Extract precisely the lines of the entries below, from the first line through the line containing "return socket".

Data records

···

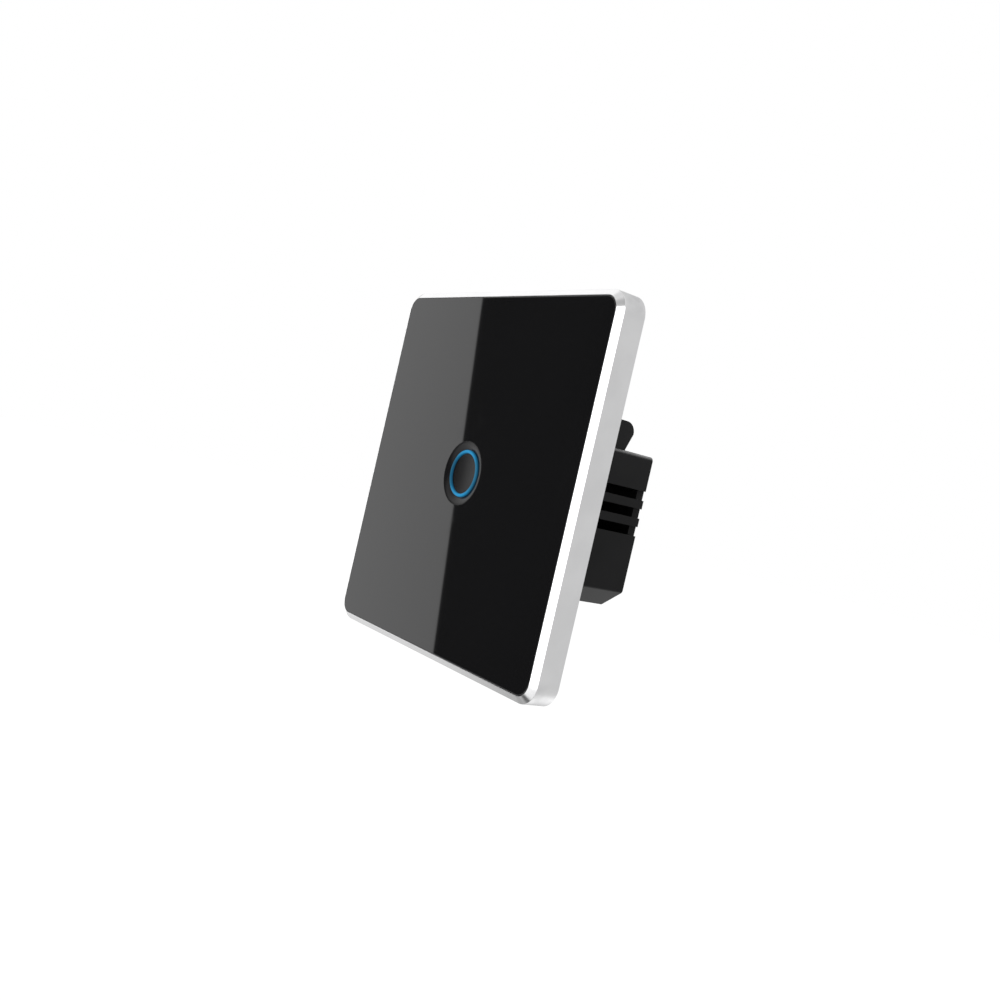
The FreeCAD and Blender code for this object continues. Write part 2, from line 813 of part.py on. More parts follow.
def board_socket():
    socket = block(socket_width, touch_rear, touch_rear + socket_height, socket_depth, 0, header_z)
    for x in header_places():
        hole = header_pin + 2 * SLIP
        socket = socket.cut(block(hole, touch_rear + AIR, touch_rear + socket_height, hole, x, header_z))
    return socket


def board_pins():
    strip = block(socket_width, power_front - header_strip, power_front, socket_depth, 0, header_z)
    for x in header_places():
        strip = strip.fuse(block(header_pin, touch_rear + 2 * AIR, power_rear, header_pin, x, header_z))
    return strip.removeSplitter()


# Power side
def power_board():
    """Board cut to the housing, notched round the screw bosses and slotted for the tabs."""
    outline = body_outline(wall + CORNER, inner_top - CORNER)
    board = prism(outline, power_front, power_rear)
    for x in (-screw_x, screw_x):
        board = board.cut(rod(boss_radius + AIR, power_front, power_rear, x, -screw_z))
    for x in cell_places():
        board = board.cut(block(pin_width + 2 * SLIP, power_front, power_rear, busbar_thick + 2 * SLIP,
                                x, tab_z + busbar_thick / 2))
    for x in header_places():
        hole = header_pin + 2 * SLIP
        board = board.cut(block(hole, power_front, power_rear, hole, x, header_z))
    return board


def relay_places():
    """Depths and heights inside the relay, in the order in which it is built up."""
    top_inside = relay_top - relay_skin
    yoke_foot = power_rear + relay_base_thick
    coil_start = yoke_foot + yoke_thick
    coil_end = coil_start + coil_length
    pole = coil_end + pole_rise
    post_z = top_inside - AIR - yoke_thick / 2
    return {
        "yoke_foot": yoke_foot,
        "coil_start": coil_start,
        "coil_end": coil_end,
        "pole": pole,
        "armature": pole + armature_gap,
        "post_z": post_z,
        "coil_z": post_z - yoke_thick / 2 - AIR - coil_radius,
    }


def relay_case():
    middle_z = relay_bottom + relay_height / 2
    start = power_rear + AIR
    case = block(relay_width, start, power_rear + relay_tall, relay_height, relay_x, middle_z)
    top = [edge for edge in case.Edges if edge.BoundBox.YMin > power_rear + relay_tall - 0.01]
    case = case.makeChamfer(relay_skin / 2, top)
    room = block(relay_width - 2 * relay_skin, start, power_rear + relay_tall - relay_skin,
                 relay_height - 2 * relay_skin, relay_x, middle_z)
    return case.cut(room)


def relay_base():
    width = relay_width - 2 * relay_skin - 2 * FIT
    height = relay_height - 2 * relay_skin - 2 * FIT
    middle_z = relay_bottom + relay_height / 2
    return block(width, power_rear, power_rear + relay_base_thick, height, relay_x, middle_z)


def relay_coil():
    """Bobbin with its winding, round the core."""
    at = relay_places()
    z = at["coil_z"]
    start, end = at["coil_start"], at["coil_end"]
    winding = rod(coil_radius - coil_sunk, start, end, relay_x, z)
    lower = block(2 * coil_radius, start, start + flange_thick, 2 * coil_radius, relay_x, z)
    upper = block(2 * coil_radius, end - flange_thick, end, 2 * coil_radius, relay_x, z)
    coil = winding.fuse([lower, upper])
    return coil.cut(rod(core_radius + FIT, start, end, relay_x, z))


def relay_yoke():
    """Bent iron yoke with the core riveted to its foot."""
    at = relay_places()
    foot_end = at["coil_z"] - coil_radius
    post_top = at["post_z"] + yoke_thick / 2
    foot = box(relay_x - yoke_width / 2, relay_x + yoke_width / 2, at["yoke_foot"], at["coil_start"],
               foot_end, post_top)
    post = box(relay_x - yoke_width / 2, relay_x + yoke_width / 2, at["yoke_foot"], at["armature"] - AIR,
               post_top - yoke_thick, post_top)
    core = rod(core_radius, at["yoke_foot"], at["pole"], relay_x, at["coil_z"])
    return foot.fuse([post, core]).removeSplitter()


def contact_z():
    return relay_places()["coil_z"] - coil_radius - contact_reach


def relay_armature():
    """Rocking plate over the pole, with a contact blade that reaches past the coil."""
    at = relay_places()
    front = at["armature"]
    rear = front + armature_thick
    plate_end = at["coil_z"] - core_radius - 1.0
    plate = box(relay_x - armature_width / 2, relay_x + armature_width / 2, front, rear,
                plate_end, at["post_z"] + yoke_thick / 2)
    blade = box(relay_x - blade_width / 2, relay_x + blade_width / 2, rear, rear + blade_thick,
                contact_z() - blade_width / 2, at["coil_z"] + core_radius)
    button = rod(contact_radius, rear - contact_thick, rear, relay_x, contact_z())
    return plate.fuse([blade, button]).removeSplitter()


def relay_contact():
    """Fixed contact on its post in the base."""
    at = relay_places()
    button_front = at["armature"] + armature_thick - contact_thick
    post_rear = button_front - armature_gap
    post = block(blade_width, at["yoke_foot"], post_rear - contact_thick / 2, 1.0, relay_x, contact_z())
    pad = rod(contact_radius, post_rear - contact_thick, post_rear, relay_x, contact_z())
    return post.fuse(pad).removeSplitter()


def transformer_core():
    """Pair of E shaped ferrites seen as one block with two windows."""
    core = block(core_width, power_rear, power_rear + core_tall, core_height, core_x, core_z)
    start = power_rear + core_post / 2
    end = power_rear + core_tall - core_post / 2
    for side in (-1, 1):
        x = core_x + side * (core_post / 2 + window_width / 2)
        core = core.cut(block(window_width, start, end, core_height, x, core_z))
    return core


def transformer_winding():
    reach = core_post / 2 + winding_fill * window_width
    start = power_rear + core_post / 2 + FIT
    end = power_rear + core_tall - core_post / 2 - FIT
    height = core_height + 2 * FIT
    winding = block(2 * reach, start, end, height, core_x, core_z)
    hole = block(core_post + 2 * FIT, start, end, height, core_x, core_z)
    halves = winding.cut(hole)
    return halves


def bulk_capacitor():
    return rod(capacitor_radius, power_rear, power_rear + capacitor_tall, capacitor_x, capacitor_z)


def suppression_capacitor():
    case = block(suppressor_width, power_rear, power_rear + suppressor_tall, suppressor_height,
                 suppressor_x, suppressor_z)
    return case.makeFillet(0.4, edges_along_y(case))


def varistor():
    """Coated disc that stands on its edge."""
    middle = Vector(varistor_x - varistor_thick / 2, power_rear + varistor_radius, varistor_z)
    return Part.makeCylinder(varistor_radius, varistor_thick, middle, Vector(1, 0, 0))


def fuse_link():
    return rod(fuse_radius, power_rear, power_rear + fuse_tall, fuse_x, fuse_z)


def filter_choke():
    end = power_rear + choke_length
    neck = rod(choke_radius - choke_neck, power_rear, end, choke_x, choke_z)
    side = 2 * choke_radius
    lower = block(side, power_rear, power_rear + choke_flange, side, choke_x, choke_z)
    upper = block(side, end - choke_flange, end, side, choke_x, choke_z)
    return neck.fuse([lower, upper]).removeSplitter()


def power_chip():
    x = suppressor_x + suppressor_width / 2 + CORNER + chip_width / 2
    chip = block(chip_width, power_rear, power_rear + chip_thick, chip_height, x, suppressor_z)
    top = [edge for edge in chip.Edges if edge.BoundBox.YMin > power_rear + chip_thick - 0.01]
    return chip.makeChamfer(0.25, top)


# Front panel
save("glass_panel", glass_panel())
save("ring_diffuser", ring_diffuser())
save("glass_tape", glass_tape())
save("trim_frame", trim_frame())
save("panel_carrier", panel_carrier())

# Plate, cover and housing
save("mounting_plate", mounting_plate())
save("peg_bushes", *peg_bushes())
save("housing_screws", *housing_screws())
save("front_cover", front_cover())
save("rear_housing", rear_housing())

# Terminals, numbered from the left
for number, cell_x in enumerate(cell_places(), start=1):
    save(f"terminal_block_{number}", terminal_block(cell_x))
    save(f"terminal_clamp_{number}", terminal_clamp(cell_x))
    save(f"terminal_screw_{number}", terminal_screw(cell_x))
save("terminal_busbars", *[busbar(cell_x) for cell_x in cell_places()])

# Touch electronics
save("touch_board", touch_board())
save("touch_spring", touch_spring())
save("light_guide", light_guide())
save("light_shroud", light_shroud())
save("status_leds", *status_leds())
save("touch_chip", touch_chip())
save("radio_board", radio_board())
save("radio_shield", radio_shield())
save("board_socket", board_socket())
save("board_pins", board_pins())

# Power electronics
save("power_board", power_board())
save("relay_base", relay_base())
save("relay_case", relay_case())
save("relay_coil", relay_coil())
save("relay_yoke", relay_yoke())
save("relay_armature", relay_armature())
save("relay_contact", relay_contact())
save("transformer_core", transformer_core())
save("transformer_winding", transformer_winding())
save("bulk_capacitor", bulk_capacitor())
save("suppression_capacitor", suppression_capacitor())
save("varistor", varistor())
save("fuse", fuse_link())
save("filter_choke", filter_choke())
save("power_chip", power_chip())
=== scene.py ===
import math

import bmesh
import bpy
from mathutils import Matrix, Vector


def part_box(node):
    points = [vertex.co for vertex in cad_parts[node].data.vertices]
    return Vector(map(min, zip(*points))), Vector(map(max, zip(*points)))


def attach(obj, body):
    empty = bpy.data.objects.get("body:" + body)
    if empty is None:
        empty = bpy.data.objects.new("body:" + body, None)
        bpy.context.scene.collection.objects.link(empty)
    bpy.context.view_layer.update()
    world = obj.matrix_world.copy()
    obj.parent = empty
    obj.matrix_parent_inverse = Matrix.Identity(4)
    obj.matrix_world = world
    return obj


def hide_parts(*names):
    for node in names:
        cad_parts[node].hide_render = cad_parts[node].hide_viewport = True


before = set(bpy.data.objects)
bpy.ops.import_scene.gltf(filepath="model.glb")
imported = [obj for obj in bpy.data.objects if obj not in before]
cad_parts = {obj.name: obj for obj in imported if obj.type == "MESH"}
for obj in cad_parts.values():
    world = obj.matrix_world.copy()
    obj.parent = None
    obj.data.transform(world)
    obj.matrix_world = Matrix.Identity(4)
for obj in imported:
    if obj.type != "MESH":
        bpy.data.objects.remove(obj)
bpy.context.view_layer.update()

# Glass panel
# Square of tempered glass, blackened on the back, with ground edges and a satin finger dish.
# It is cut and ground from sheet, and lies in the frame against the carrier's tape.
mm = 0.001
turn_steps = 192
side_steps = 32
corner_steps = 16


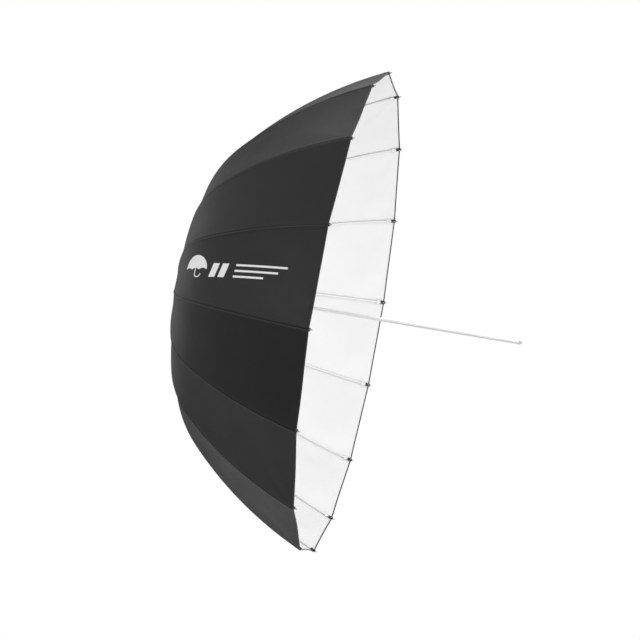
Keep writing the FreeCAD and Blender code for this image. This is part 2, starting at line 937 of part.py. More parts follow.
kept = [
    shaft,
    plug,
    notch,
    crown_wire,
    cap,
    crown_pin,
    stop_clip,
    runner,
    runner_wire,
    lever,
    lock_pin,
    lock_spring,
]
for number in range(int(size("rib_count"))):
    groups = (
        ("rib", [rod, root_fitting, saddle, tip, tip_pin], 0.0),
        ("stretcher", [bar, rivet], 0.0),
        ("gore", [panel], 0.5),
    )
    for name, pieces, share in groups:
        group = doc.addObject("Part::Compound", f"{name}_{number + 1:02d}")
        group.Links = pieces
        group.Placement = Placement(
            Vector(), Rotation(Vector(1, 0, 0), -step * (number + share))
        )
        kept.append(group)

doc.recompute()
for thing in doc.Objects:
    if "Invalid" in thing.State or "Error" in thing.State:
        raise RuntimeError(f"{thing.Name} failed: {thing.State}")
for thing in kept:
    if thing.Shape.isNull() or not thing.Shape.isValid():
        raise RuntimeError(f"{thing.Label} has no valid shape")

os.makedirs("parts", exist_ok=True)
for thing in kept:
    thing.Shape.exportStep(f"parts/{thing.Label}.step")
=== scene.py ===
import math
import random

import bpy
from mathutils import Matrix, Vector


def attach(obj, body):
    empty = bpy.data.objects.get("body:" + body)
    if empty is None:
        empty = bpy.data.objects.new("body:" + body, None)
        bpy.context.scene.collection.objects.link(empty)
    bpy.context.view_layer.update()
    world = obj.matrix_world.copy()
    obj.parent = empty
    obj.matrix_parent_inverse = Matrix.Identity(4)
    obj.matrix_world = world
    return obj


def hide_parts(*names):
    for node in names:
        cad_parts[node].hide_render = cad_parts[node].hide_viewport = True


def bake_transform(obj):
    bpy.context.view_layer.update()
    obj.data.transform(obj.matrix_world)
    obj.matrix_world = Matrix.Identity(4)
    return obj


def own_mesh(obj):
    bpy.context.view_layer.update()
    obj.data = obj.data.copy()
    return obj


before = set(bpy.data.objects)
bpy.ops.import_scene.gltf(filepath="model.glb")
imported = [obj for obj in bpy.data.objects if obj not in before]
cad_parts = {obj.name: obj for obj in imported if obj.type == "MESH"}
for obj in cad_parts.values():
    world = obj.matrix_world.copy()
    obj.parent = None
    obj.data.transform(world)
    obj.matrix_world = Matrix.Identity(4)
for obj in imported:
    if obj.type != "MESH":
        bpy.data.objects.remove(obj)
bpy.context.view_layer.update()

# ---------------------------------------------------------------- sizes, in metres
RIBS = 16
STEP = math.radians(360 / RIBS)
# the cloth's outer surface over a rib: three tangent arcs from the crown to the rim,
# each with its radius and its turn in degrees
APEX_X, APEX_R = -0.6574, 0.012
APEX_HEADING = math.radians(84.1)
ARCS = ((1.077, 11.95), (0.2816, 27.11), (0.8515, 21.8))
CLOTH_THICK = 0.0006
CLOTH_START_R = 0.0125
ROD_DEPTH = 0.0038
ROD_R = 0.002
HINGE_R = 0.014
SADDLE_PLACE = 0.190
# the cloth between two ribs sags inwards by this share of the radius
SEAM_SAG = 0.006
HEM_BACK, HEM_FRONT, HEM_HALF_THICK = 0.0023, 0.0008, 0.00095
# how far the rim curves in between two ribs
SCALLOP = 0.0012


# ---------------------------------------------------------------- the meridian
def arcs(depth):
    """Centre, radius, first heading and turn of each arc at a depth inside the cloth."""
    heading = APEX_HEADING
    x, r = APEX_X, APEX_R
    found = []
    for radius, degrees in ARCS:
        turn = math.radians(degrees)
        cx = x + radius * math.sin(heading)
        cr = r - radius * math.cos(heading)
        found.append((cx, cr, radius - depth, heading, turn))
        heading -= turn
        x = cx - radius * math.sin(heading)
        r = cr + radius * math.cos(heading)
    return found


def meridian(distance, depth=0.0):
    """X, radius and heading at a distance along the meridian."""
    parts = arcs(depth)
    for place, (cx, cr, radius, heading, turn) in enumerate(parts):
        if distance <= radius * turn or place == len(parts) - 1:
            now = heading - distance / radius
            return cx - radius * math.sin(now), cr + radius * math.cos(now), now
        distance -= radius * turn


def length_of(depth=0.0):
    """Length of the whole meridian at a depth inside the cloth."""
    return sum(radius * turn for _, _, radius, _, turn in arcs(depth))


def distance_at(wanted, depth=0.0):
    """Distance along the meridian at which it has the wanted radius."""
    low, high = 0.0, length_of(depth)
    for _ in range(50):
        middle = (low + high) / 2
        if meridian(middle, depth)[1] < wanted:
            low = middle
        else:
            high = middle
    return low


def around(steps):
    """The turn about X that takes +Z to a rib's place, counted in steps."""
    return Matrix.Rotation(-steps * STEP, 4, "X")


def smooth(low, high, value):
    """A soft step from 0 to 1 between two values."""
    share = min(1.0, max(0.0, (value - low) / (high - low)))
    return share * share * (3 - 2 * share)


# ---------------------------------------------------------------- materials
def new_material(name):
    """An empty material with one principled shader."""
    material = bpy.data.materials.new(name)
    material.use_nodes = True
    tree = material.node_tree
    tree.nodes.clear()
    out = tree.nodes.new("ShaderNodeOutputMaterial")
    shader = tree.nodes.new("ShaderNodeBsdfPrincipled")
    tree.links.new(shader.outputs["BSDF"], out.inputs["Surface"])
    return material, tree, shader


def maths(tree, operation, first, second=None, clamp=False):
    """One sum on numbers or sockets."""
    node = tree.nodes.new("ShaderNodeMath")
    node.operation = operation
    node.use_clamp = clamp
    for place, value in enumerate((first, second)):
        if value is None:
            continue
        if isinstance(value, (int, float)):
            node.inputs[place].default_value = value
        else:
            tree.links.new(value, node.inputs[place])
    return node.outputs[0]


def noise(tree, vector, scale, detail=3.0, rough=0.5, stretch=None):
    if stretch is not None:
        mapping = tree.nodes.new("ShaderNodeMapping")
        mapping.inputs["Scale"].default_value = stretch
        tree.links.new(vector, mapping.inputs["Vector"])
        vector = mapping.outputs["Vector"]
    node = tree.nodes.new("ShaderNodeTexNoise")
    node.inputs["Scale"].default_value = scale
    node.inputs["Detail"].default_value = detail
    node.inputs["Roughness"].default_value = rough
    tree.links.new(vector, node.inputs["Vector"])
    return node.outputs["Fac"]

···

§ Task result
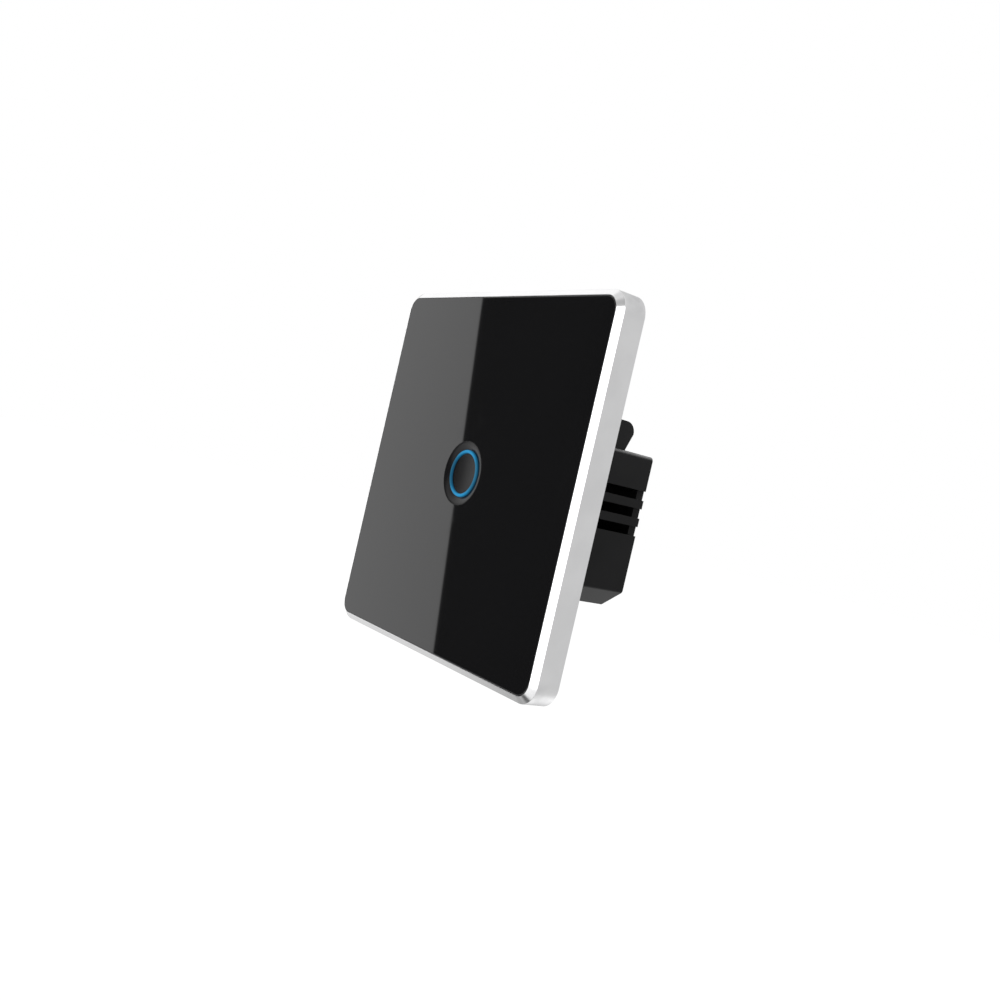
The FreeCAD and Blender code for this object continues. Write part 2, from line 813 of part.py on. More parts follow.
def board_socket():
    socket = block(socket_width, touch_rear, touch_rear + socket_height, socket_depth, 0, header_z)
    for x in header_places():
        hole = header_pin + 2 * SLIP
        socket = socket.cut(block(hole, touch_rear + AIR, touch_rear + socket_height, hole, x, header_z))
    return socket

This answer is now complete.